The new deal for wine drinkers is to move away from the large cooperatives that control 80 percent of Soave's vast production and focus instead on the handful of smaller, high-quality winemakers in the Soave Classico zone. "In Soave, there are two different realities. The wines share the same name, but we don't share the same philosophy," Tessari says.

The real differences, as with all Italian wines, involve utterly confusing nomenclature and geography. Soave is a lovely little town, complete with a medieval castle, in Italy's Veneto region, near Verona. Soave is also the name of a large DOC with more than 16,000 acres of vineyards. The best wines come from Soave Classico DOC, a hilly 4,200-acre zone with volcanic soil that is the oldest and original growing area. To make things even more puzzling, last year Soave was granted a new designation, Superiore DOCG, Italy's top wine demarcation, but almost all Soave Classico producers have spurned the designation because, among other reasons, non-Classico producers were allowed to use it.

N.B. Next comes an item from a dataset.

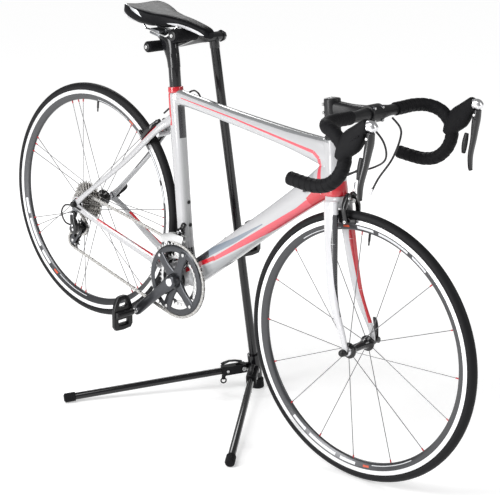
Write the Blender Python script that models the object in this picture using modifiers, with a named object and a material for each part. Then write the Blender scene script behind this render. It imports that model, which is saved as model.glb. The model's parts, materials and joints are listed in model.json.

All Soave must be made with at least 70 percent Garganega grapes, though most of the wines I tasted were 90 to 100 percent Garganega. Garganega demands a later harvest to achieve maximum ripeness, which is what the high-quality producers have been keen to do, avoiding the wimpy Soaves of the past. The grape that's most often blended in is Trebbiano di Soave, which is a much different variety from the bland Trebbiano grown in other parts of Italy. Some producers, such as Suavia and Pieropan, have increased the use of Trebbiano di Soave in their blends, which I think will create even more complex whites.

At the wine shop, here's all you really need to know: Look for Soave Classico DOC on the label, and stick with a handful of producers such as Suavia, Inama, Pra, La Cappucina and Pieropan. The Soave Classicos I've been tasting are vibrant, but also more complex, more flavorful and a better value than most insipid, characterless, overpriced pinot grigios, and they're a far better complement to food, especially grilled fish, pork, cheese, fresh vegetables and risotto dishes with seafood or mushrooms. Soave Classico is perfect for a long, sunny lunch.

Wines from the producers I recommend are idiosyncratic, and it's difficult to speak of them as a whole, which might be expected of a winemaking region in transition. As I tasted through 15 or so, I found it difficult to pinpoint common traits. There were a few gimmicks, including a strange, curved $9 bottle of Si Soave, which I do not recommend even though a big U.S. marketing push is being made on its behalf as a cheap alternative to pinot grigio.

Overall, the best Soave Classicos balance minerality or steeliness with a slight acidity, quite often with complex notes of almond or flowers. They feel more richly textured than most whites, and they achieve a long, pleasant finish. It's a white wine that all generations can agree to love.